The Shiites' calls for a greater say in national affairs echoes the same notes as in other Arab nations whose uprisings gained clear Western support. But Bahrain's Sunni rulers have strong cards that most others cannot play, including a critical military partnership with Washington as hosts to the U.S. Navy's 5th Fleet _ the Pentagon's front-line force against potential threats from Iran.
"This is a fake election. It's useless," said one man among a group of young Shiites gathered in streets littered with trash, rocks and tear gas canisters from clashes the night before.
"We don't have any stake in the political system anymore," said the man, who only gave his first name, Ali, fearing retaliation by the authorities.
The elections were needed to fill 18 seats in the 40-member parliament left vacant by a mass resignation of Shiite lawmakers to protest crackdowns, including deadly clashes, arrest sweeps and workplace purges. The boycott call by the main Shiite blocs effectively turned their backs on Bahrain's political system and staked their hopes in an embarrassingly low turnout at the elections.
But Bahrain's state TV announced the turnout at 51 percent in the districts with open seats _ lower than the 67 percent turnout in last year's full parliamentary election, but an apparent strong reply against the boycott.

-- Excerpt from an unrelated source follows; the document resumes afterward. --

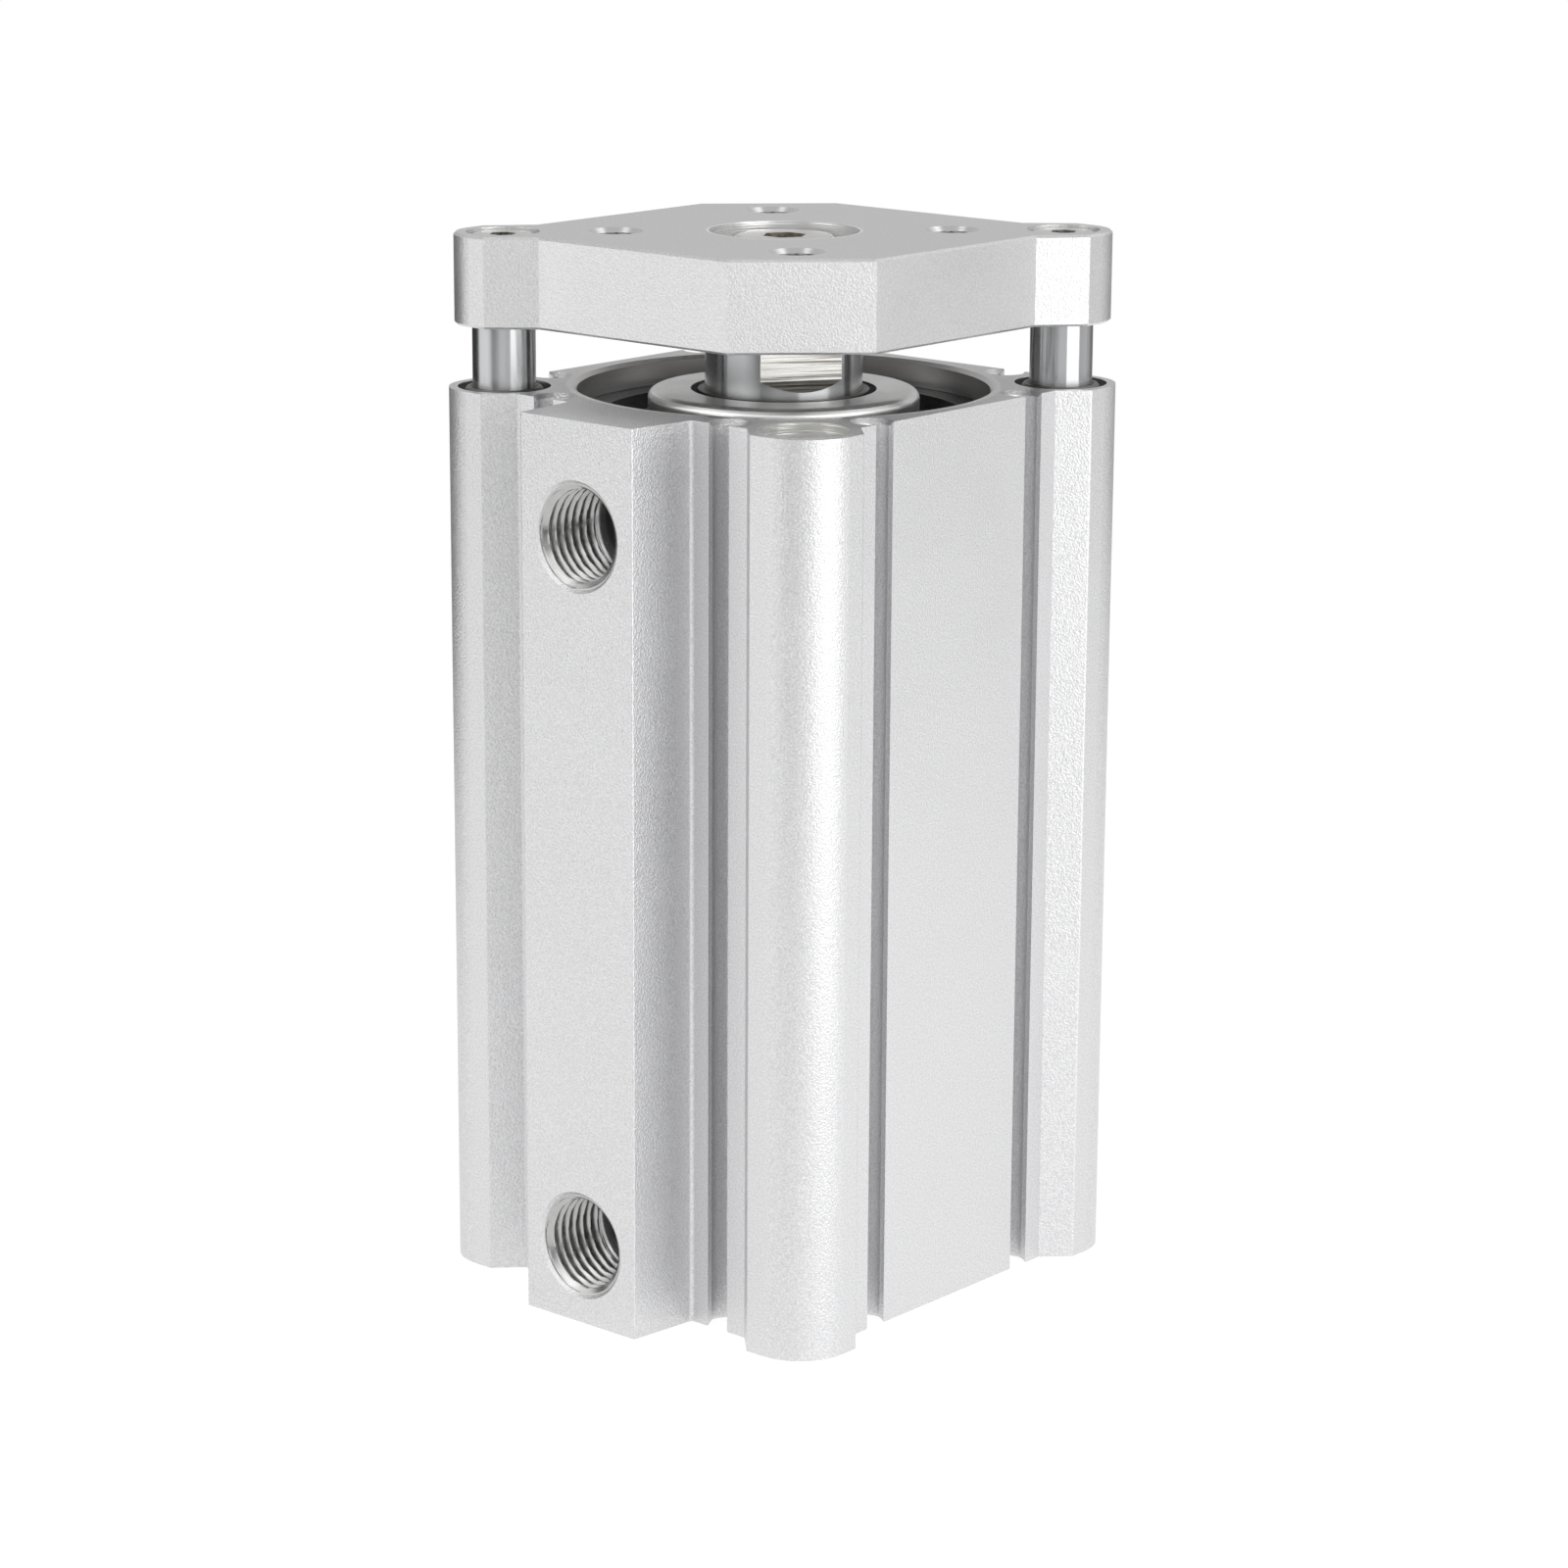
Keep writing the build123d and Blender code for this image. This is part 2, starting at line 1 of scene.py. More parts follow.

Most of the voters who turned out Saturday appeared to be supporters of the government.
Full results are expected by early Sunday. But the most important outcome was already determined by the Shiite boycott: The opposition must now decide whether to escalate public protests as their best remaining option.
"Leaving the political process opens up the obvious question of where to go from here," said Toby Jones, an expert on Bahraini affairs at Rutgers University. "This opens the door for groups calling for more confrontation."
More than 30 people have died in the unrest and hundreds have been arrested, including activists sentenced to life in prison after being convicted of plotting to overthrow the ruling system.
In recent months, Bahrain has faced near daily skirmishes after security forces crushed a wave of large-scale marches and sit-ins inspired by other Arab uprisings. The current clashes are isolated in Shiite neighborhoods and pose no direct danger to the leadership. But they highlight the deep frustrations among many Shiites _ who account for about 70 percent of the population _ and the growing belief in poorer districts that mass protests are the only way to force change.
Hours after the voting ended, clashes raged in some mainly Shiite areas into early Sunday.
Shiites claim they suffer widespread discrimination, including being blocked from top political and government posts. They also bristle at daily evidence of perceived second-class status, such as security forces bringing aboard Sunni Muslims from other Arab nations and south Asia under a government program that grants citizenship in exchange for loyalty.
"Each side sees itself as the legitimate voice of the country and the others as those standing in the way," said Jones. "The election just drives home this message. It's political theater on both sides to make a point."
Security was boosted to high-alert levels for the election. Police set up dozens of checkpoints and patrolled key roadways.
An election coordinator, Brig. Abdullah bin Saif Al Nuaimi, said several arrests were made for trying to disrupt the voting, including throwing stones at cars coming to polling stations.
The voting in predominantly Shiite areas appeared light. At one polling station in the Manama neighborhood of Sanabis, which has been the scene of clashes since Friday, only about 30 ballots were cast in the first four hours of voting.
But at a polling station in Hamad Town, a mixed Sunni-Shiite area, the voting was noticeably stronger with a steady stream of people. Voting was also brisk at special locations, including a mall in the capital, Manama.
Bahrain's parliament has little direct powers, but it carries important symbolism as part of limited political reforms started about a decade ago. It also is one of the few popularly elected bodies permitted by the Arab kings and sheiks who rule the Gulf from Kuwait to Oman.
"It was my duty to vote and show I have solidarity with the leaders of Bahrain," said Samira, a 32-year-old Sunni, who only gave her first name for fear of being harassed after she voted in Sanabis.
Bahrain's prime minister, Prince Khalifa bin Salman Al Khalifa, claimed the voting "asserted that we are on the right path toward a better future." A government-issued guide to the elections carried the heading: "From anarchy to action."
The U.S. has urged all parties in Bahrain to restart reconciliation talks, which were opened by the government in July and produced a set of proposals that included boosting the powers of the parliament. But the U.S. has been careful not to reprimand Bahrain's leaders too harshly in public to avoid jeopardizing strategic bonds in the Gulf.
Bahrain has the backing of powerful neighbors. A Gulf force, led by Saudi Arabia, was dispatched to Bahrain in March to help prop up the 200-year-old Sunni dynasty.
But the protests across the region have stirred some small steps toward more political openness.
The United Arab Emirates also held elections Saturday for seats on a national advisory council, which has no legislative powers but is promoted by Emirati officials as part of a widening "experiment" in allowing a greater public voice in affairs. The UAE's elections will be decided by about 129,000 hand-picked voters.